### Requirement
From the line containing "Continue the three.js" through the line containing "grip pattern's mesh", retype each line exactly; include both end lines and nothing beyond them.

### Records shown
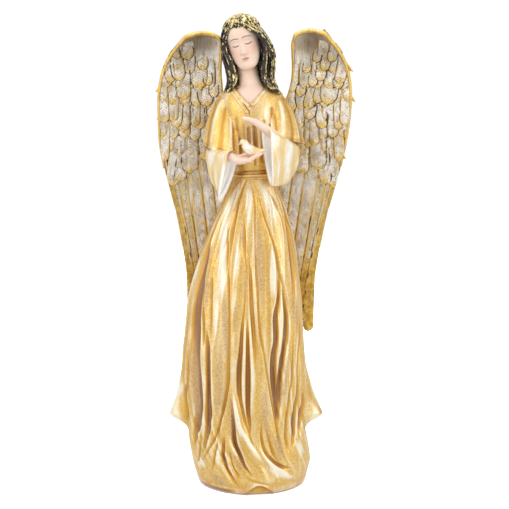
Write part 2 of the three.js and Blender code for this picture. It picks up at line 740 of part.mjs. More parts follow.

...

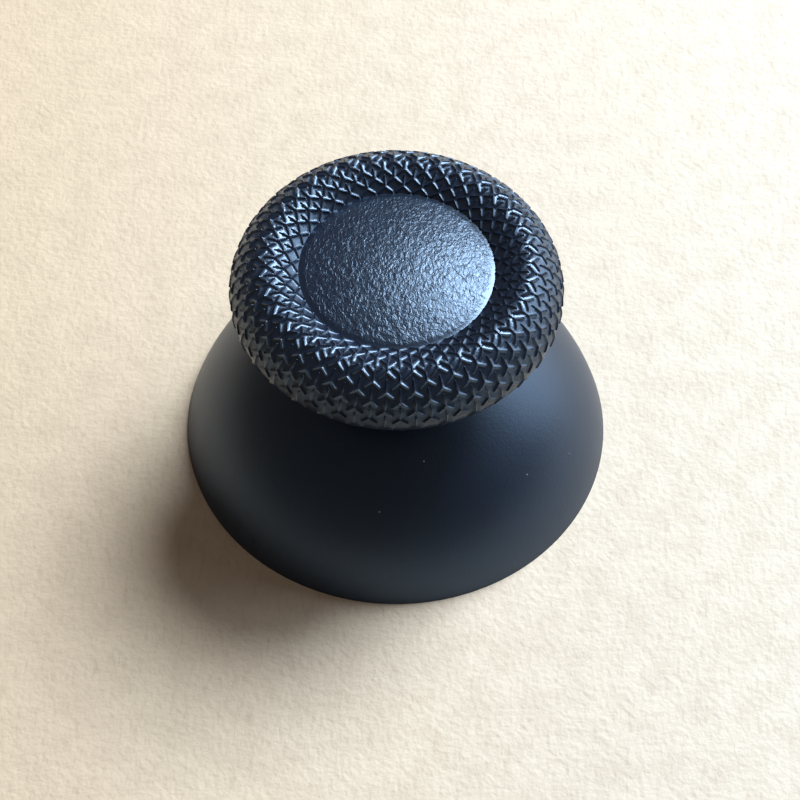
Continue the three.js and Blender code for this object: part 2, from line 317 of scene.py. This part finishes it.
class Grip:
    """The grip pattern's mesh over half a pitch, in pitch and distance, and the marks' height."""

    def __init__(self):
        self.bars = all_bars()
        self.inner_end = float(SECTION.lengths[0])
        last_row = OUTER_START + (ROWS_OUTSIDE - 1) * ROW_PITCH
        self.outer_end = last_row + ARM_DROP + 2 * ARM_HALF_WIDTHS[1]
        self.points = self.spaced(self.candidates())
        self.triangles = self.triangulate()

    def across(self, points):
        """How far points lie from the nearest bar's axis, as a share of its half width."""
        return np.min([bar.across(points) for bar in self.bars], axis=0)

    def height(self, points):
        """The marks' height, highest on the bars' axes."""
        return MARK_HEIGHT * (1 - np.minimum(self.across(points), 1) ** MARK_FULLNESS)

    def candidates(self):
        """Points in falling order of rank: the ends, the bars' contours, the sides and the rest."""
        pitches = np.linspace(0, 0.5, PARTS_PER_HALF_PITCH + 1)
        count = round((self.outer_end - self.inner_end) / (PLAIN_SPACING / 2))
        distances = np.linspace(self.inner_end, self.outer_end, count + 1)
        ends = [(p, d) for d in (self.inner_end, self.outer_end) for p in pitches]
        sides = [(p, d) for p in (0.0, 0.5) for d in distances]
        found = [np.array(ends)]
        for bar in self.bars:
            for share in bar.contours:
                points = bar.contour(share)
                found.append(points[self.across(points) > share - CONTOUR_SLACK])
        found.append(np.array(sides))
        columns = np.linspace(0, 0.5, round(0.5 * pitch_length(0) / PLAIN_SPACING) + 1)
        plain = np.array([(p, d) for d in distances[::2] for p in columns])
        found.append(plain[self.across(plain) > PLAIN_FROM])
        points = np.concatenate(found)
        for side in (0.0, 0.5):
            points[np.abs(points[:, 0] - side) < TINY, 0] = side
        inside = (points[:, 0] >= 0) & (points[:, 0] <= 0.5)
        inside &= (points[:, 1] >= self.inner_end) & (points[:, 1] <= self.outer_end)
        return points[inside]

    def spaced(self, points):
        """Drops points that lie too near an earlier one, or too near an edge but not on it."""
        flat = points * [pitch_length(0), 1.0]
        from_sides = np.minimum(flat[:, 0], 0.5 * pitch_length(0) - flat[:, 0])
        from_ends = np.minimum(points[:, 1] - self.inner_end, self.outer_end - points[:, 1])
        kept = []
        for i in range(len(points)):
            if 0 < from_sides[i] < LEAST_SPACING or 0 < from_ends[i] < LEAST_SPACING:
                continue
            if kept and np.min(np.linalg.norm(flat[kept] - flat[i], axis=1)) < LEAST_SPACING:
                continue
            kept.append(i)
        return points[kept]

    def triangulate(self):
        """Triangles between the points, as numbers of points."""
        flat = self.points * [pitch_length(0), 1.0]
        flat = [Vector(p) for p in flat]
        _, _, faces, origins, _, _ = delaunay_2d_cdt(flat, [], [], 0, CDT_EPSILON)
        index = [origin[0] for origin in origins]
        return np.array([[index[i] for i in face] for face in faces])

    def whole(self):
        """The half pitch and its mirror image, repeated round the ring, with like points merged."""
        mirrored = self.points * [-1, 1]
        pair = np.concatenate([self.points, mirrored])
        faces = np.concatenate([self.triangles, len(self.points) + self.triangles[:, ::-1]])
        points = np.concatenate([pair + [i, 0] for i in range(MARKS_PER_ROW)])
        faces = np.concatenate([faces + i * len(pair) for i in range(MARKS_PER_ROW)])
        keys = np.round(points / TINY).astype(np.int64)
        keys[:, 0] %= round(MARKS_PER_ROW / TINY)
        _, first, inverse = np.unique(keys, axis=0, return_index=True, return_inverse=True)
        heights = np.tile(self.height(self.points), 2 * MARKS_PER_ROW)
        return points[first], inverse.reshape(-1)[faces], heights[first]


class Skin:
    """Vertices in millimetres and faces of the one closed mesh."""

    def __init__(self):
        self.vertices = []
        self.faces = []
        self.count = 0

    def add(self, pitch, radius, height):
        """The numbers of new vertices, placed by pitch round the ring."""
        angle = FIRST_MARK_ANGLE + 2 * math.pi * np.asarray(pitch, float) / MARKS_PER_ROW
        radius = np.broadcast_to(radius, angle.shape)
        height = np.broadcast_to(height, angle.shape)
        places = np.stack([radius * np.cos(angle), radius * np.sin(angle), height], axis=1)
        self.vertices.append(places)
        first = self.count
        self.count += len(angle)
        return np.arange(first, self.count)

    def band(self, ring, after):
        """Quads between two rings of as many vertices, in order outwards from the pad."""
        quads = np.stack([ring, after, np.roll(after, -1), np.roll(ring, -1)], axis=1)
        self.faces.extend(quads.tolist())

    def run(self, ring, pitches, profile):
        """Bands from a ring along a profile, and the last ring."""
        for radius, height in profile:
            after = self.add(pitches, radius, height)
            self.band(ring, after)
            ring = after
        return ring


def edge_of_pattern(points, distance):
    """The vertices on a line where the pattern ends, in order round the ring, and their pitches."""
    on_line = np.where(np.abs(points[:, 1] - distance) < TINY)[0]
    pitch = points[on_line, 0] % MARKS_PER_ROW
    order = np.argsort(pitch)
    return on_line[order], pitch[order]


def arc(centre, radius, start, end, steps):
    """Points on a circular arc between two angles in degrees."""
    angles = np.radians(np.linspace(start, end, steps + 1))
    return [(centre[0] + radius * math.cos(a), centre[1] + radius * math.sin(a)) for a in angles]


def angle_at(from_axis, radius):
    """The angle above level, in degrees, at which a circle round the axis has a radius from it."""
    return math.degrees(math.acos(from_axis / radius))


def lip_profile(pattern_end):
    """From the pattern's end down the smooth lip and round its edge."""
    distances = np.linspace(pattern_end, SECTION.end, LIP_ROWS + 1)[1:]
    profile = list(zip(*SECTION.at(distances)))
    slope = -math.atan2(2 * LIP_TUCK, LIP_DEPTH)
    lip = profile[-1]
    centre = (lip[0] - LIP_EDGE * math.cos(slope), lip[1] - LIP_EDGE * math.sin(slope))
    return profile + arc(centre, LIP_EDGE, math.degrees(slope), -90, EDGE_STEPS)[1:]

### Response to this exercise
Continue the three.js and Blender code for this object: part 2, from line 317 of scene.py. This part finishes it.
class Grip:
    """The grip pattern's mesh over half a pitch, in pitch and distance, and the marks' height."""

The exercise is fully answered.